Close to 20% of elderly adults who have suffered a heart attack will be readmitted to the hospital within 30 days. Performance on a simple mobility test is the best predictor of whether an elderly heart attack patient will be readmitted, a Yale-led study reports.

Appearing in Circulation: Cardiovascular Quality and Outcomes, the study describes the first risk model for hospital readmission specifically developed for older heart attack patients. Hospital readmissions are costly and detrimental to patient health, so an applicable risk model can inform efforts to avert early readmissions, say the researchers.

A free version of their risk model is now available online, and an app-based version will be available soon.

"Clinicians have often relied on their 'clinical intuition' to incorporate patients' functional impairments into prognosis," said Sarwat Chaudhry, M.D., principal investigator and associate professor of medicine at Yale. "Our model gives clinicians an objective risk model that they can use to incorporate information about functional impairments to judge risk for adverse outcomes after hospitalization for heart attack."

Given the aging of the population, there has been growing interest in the role of functional impairments -- including in muscle strength, walking, memory, vision, and hearing -- in determining the prognosis for patients after major events such as heart attacks, explained Chaudhry. Previous risk models hadn't considered these functional impairments, as they aren't generally available in registries and trials.

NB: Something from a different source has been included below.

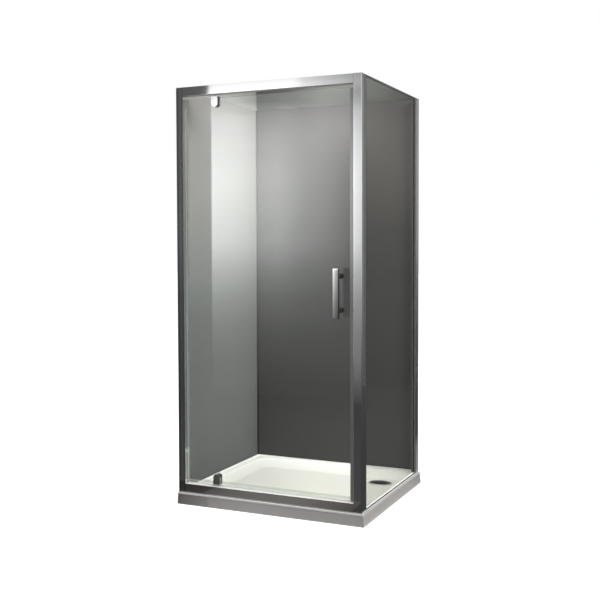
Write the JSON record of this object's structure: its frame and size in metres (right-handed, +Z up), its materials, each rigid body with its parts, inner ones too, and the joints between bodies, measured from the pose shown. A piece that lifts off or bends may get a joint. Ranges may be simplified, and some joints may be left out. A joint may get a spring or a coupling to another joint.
{
  "type": "shower cabin",
  "caption": "Square shower cabin with a framed offset-pivot glass door, a fixed glass return panel, two wall panels, a flat roof panel and a low tray with a sunken waste.",
  "frame": {"origin": "on the floor, at the middle of the frame's plan, which is 900 mm wide and 800 mm deep", "axes": "+Z up, -Y out through the door, +X out through the fixed glass return panel"},
  "size_m": [0.914, 0.8474, 1.904],
  "materials": {
    "acrylic": "glossy ivory-white acrylic",
    "tray_core": "rigid foam",
    "apron_metal": "warm grey satin metallic lacquer",
    "left_wall": "mid grey satin laminate",
    "back_wall": "dark grey satin laminate",
    "polished_aluminium": "bright polished anodised",
    "clear_glass": "clear toughened glass, polished edges",
    "clear_seal": "translucent clear vinyl",
    "dark_rubber": "black rubber",
    "dark_chrome": "dark polished chrome",
    "satin_steel": "satin stainless steel",
    "black_plastic": "black moulded plastic",
    "nylon": "natural nylon"
  },
  "bodies": {
    "cabin": {"back_wall_panel": "back_wall", "corner_post": "polished_aluminium", "front_apron": "apron_metal", "header": "polished_aluminium", "header_bush": "nylon", "jamb_cap": "satin_steel", "jamb_port_screw_1": "satin_steel", "jamb_port_screw_2": "satin_steel", "left_jamb": "polished_aluminium", "left_wall_channel": "polished_aluminium", "left_wall_panel": "left_wall", "post_cap": "satin_steel", "post_magnet_strip": "dark_rubber", "post_port_screw_1": "satin_steel", "post_port_screw_2": "satin_steel", "rear_corner_profile": "satin_steel", "return_foot_strip": "clear_seal", "return_front_channel": "polished_aluminium", "return_front_gasket": "dark_rubber", "return_glass": "clear_glass", "return_wall_channel": "polished_aluminium", "return_wall_gasket": "dark_rubber", "roof_panel": "back_wall", "side_apron": "apron_metal", "sill": "polished_aluminium", "sill_bush": "nylon", "tray_core": "tray_core", "tray_shell": "acrylic", "wall_foot_gasket": "dark_rubber", "waste_flange": "dark_chrome", "waste_gasket": "dark_rubber", "waste_nut": "black_plastic"},
    "door": {"bottom_clamp_gasket": "black_plastic", "bottom_clamp_inner": "dark_chrome", "bottom_clamp_outer": "dark_chrome", "bottom_clamp_screw_1": "satin_steel", "bottom_clamp_screw_2": "satin_steel", "bottom_pivot_pin": "satin_steel", "door_bottom_seal_left": "clear_seal", "door_bottom_seal_right": "clear_seal", "door_glass": "clear_glass", "door_hinge_seal": "clear_seal", "door_magnet_strip": "clear_seal", "handle_bar": "satin_steel", "handle_bush_1": "nylon", "handle_bush_2": "nylon", "handle_screw_1": "satin_steel", "handle_screw_2": "satin_steel", "handle_standoff_1": "dark_chrome", "handle_standoff_2": "dark_chrome", "handle_washer_1": "black_plastic", "handle_washer_2": "black_plastic", "top_clamp_gasket": "black_plastic", "top_clamp_inner": "dark_chrome", "top_clamp_outer": "dark_chrome", "top_clamp_screw_1": "satin_steel", "top_clamp_screw_2": "satin_steel", "top_pivot_pin": "satin_steel"},
    "waste_cover": {"waste_cover": "dark_chrome"}
  },
  "joints": [
    {"name": "door_swing", "type": "hinge", "parent": "cabin", "child": "door", "pos_m": [-0.2555, -0.38, 0], "axis": [0, 0, -1], "range_deg": [0, 90]},
    {"name": "cover_lift", "type": "slide", "parent": "cabin", "child": "waste_cover", "axis": [0, 0, 1], "range_m": [0, 0.03]}
  ]
}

In this study, mobility was assessed using the Timed Up and Go (TUG) test, which involves timing patients as they stand up from a seated position and then walk 10 feet. The TUG test is ideal for capturing functional mobility because it combines several basic mobility skills and can be performed in a small space with limited equipment, said the researchers. They found that patients who took more than 25 seconds on their TUG test were nearly twice as likely to be readmitted after a heart attack than those who completed it in less than 15 seconds.

"When older patients are being discharged from the hospital after having a heart attack, it's important to consider and address mobility impairments," said Chaudhry. "We can measure this quite easily -- and we should. Mobility impairment provides important prognostic information on top of the clinical indicators we've traditionally relied on."

Other strong predictors of readmission within 30 days were prior chronic lung disease, arrhythmias, and acute kidney injuries. This data came from the sample collected for the larger SILVER-Acute Myocardial Infarction (AMI) study, a comprehensive evaluation of older adults with heart attacks. Future studies from the SILVER-AMI data will provide information about mortality, falls, and quality of life in this population, noted Chaudhry.